- Instructions for the task -
Repeat everything from the line holding "const pair = new THREE.Group();" to the line holding "obj.data.transform(obj.matrix_world)", inclusive, exactly. Leave out the rest.

- Data -
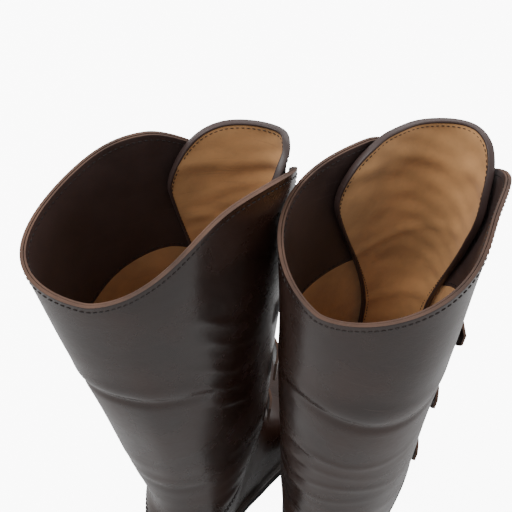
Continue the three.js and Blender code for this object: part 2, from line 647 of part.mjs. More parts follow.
function makeClosure(boot, names, z, standout) {
  const angleAt = strapAngles(boot, z);
  const frame = buckleFrame(boot, z);
  const lift = strapLift(standout);
  // strap
  const root = rad(STRAP_ROOT_ANGLE);
  let rootS = 0;
  let angle = rad(-BUCKLE_ANGLE);
  while (angle > root - 2 * Math.PI) {
    rootS -= shaftPoint(boot, angle, z).distanceTo(shaftPoint(boot, angle - rad(1), z));
    angle -= rad(1);
  }
  const tipStart = TIP_REACH - STRAP_WIDTH * 0.45;
  const pointed = (s) => (s < tipStart ? 1 : lerp(1, 0.35, ((s - tipStart) / (TIP_REACH - tipStart)) ** 2));
  const long = strip(boot, z, rootS, STRAP_JOIN[1], 15, STRAP_WIDTH, STRAP, () => STRAP_LIFT);
  const near = strip(boot, z, STRAP_JOIN[0], TIP_REACH, 26, STRAP_WIDTH, STRAP, lift, pointed);
  const prongGap = PRONG_WIDTH + 2 * PRONG_PLAY;
  const slot = new THREE.BoxGeometry(PRONG_HOLE[1] - PRONG_HOLE[0], prongGap, 16);
  slot.translate((PRONG_HOLE[0] + PRONG_HOLE[1]) / 2, 0, 2);
  const strap = long.add(near).subtract(seat(slot, frame));
  // chape
  const leaf = strip(boot, z, HEEL_BAR_S - 1, CHAPE_REACH, 6, STRAP_WIDTH - 2, CHAPE, () => STRAP_LIFT);
  const ring = new THREE.Shape().absarc(0, 0, loopOuter, 0, 2 * Math.PI);
  ring.holes.push(new THREE.Path().absarc(0, 0, loopOuter - CHAPE, 0, 2 * Math.PI));
  const loop = seat(acrossStrap(ring, STRAP_WIDTH - 2), frame);
  const bore = new THREE.Shape().absarc(0, 0, loopOuter - CHAPE, 0, 2 * Math.PI);
  const prongSlot = new THREE.BoxGeometry(2 * loopOuter + 2, prongGap, 2 * loopOuter + 2);
  const chape = leaf.add(loop)
    .subtract(seat(acrossStrap(bore, STRAP_WIDTH + 4), frame))
    .subtract(seat(prongSlot, frame));
  // frame
  const halfHeight = STRAP_WIDTH / 2 + FRAME_SIDE_GAP;
  const outline = new THREE.Shape();
  roundedBox(outline, -frame.length - BAR / 2, -halfHeight - BAR, BAR / 2, halfHeight + BAR, 2.4);
  const hole = new THREE.Path();
  roundedBox(hole, -frame.length + BAR / 2, -halfHeight, -BAR / 2, halfHeight, 0.8);
  outline.holes.push(hole);
  const plate = new THREE.ExtrudeGeometry(outline, { depth: BAR, bevelEnabled: false, curveSegments: 3 });
  plate.translate(0, 0, -BAR / 2);
  // prong
  const eye = BAR / Math.SQRT2 + BAR_CLEAR;
  const tip = [-frame.length - BAR / 2 - 1.2, BAR / 2 + FIT + PRONG / 2];
  const arm = new THREE.Shape([
    [0, -1.1],
    [0, 2.6],
    [tip[0] * 0.72, tip[1] + PRONG / 2 + 0.3],
    [tip[0], tip[1] + PRONG * 0.35],
    [tip[0], tip[1] - PRONG / 2],
    [-frame.length + 3.4, tip[1] - PRONG / 2],
    [-6, 0.4],
  ].map(([s, n]) => new THREE.Vector2(s, n)));
  const eyeDisc = new THREE.Shape().absarc(0, 0, eye + 1.25, 0, 2 * Math.PI);
  const eyeBore = new THREE.Shape().absarc(0, 0, eye, 0, 2 * Math.PI);
  const prong = seat(acrossStrap(arm, PRONG_WIDTH), frame)
    .add(seat(acrossStrap(eyeDisc, PRONG_WIDTH), frame))
    .subtract(seat(acrossStrap(eyeBore, PRONG_WIDTH + 4), frame));
  // keeper
  const seatK = surfaceFrame(boot, z, angleAt(KEEPER_S));
  const side = STRAP_WIDTH / 2 + 0.6;
  const roof = STRAP_LIFT + CHAPE + FIT + 0.2 + STRAP + 0.7;
  const arch = new THREE.Shape([
    [-side - KEEPER, 0.7],
    [-side - KEEPER, roof + KEEPER - 0.8],
    [-side - KEEPER + 0.8, roof + KEEPER],
    [side + KEEPER - 0.8, roof + KEEPER],
    [side + KEEPER, roof + KEEPER - 0.8],
    [side + KEEPER, 0.7],
    [side, 0.7],
    [side, roof],
    [-side, roof],
    [-side, 0.7],
  ].map(([v, n]) => new THREE.Vector2(v, n)));
  const archGeometry = new THREE.ExtrudeGeometry(arch, { depth: KEEPER_WIDTH, bevelEnabled: false });
  archGeometry.translate(0, 0, -KEEPER_WIDTH / 2);
  archGeometry.applyMatrix4(new THREE.Matrix4().makeBasis(
    new THREE.Vector3(0, 1, 0), new THREE.Vector3(0, 0, 1), new THREE.Vector3(1, 0, 0)));
  return {
    [names[0]]: [strap, 'strap'],
    [names[1]]: [chape, 'strap'],
    [names[2]]: [seat(plate, frame), 'steel'],
    [names[3]]: [prong, 'steel'],
    [names[4]]: [seat(archGeometry, seatK), 'strap'],
  };
}

function roundedBox(path, x0, y0, x1, y1, r) {
  path.moveTo(x0 + r, y0);
  path.lineTo(x1 - r, y0);
  path.absarc(x1 - r, y0 + r, r, -Math.PI / 2, 0);
  path.lineTo(x1, y1 - r);
  path.absarc(x1 - r, y1 - r, r, 0, Math.PI / 2);
  path.lineTo(x0 + r, y1);
  path.absarc(x0 + r, y1 - r, r, Math.PI / 2, Math.PI);
  path.lineTo(x0, y0 + r);
  path.absarc(x0 + r, y0 + r, r, Math.PI, 1.5 * Math.PI);
}

// ---- a boot ----
function makeBoot(side) {
  const boot = BOOTS[side];
  const name = (piece) => `${side}_${piece}`;
  const named = (list) => Object.fromEntries(list.map((piece) => [piece, name(piece)]));
  const upperNames = ['shaft', 'vamp', 'counter_cover', 'toe_puff', 'heel_counter', 'lining'];
  const bottomNames = ['outsole', 'welt', 'shank', 'insole', 'sock_lining', 'heel_stack', 'heel_tip'];
  const { cavity, ...upper } = makeUpper(boot, named(upperNames));
  const pieces = {
    ...upper,
    ...makeBottom(cavity, named(bottomNames)),
    ...makeTongue(boot, named(['tongue', 'tongue_lining'])),
  };
  STRAP_HEIGHTS.forEach((z, index) => {
    const place = ['top', 'middle', 'low'][index];
    const names = ['strap', 'chape', 'buckle', 'prong', 'keeper'].map((piece) => name(`${place}_${piece}`));
    Object.assign(pieces, makeClosure(boot, names, z, TIP_STANDOUT[index]));
  });
  const group = new THREE.Group();
  for (const [key, [solid, material]] of Object.entries(pieces)) {
    const geometry = geometryOf(solid);
    const mesh = new THREE.Mesh(geometry, materials[material]);
    mesh.name = key;
    group.add(mesh);
  }
  group.scale.x = boot.inner;
  return group;
}

const pair = new THREE.Group();
const left = makeBoot('left');
const right = makeBoot('right');
left.position.set(-SPACING / 2, -STAGGER / 2, 0);
right.position.set(SPACING / 2, STAGGER / 2, 0);
pair.add(left, right);
pair.updateMatrixWorld(true);
const box = new THREE.Box3().setFromObject(pair, true);
const centre = box.getCenter(new THREE.Vector3());
pair.position.set(-centre.x, -centre.y, -box.min.z);

export default pair;
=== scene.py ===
"""Tall strap-and-buckle riding boots: sewn leather uppers, tongues, soles, straps and buckles.

Each boot is drawn in millimetres in its own frame, x toward the inner side of the leg, y toward
the toes and z up from the floor, with the middle of the ankle at x = 0, y = 0.
"""

import math

import bmesh
import bpy
import numpy as np
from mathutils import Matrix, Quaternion, Vector


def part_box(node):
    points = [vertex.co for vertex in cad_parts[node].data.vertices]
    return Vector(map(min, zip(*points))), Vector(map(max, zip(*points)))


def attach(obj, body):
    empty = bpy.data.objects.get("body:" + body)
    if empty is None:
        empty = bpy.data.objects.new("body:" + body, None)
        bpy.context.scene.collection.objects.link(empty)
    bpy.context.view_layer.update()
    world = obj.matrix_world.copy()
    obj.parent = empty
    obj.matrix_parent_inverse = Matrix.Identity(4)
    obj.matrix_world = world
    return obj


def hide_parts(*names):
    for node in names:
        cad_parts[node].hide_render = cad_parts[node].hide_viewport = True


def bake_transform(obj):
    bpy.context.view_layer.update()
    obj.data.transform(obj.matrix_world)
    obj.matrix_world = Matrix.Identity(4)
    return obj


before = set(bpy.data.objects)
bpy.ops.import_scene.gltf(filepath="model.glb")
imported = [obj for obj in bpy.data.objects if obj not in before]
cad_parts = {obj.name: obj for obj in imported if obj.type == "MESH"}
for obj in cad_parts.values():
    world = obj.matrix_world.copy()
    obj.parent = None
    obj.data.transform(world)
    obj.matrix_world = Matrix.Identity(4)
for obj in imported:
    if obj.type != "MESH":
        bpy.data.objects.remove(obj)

bl_info = {
    "name": "Riding Boots",
    "version": (1, 0, 0),
    "blender": (4, 5, 0),
    "location": "3D View > Sidebar > Boots",
    "description": "Builds a pair of tall strap-and-buckle riding boots",
    "category": "Add Mesh",
}

SIDES = ("left", "right")
PLACES = ("top", "middle", "low")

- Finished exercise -
const pair = new THREE.Group();
const left = makeBoot('left');
const right = makeBoot('right');
left.position.set(-SPACING / 2, -STAGGER / 2, 0);
right.position.set(SPACING / 2, STAGGER / 2, 0);
pair.add(left, right);
pair.updateMatrixWorld(true);
const box = new THREE.Box3().setFromObject(pair, true);
const centre = box.getCenter(new THREE.Vector3());
pair.position.set(-centre.x, -centre.y, -box.min.z);

export default pair;
=== scene.py ===
"""Tall strap-and-buckle riding boots: sewn leather uppers, tongues, soles, straps and buckles.

Each boot is drawn in millimetres in its own frame, x toward the inner side of the leg, y toward
the toes and z up from the floor, with the middle of the ankle at x = 0, y = 0.
"""

import math

import bmesh
import bpy
import numpy as np
from mathutils import Matrix, Quaternion, Vector


def part_box(node):
    points = [vertex.co for vertex in cad_parts[node].data.vertices]
    return Vector(map(min, zip(*points))), Vector(map(max, zip(*points)))


def attach(obj, body):
    empty = bpy.data.objects.get("body:" + body)
    if empty is None:
        empty = bpy.data.objects.new("body:" + body, None)
        bpy.context.scene.collection.objects.link(empty)
    bpy.context.view_layer.update()
    world = obj.matrix_world.copy()
    obj.parent = empty
    obj.matrix_parent_inverse = Matrix.Identity(4)
    obj.matrix_world = world
    return obj


def hide_parts(*names):
    for node in names:
        cad_parts[node].hide_render = cad_parts[node].hide_viewport = True


def bake_transform(obj):
    bpy.context.view_layer.update()
    obj.data.transform(obj.matrix_world)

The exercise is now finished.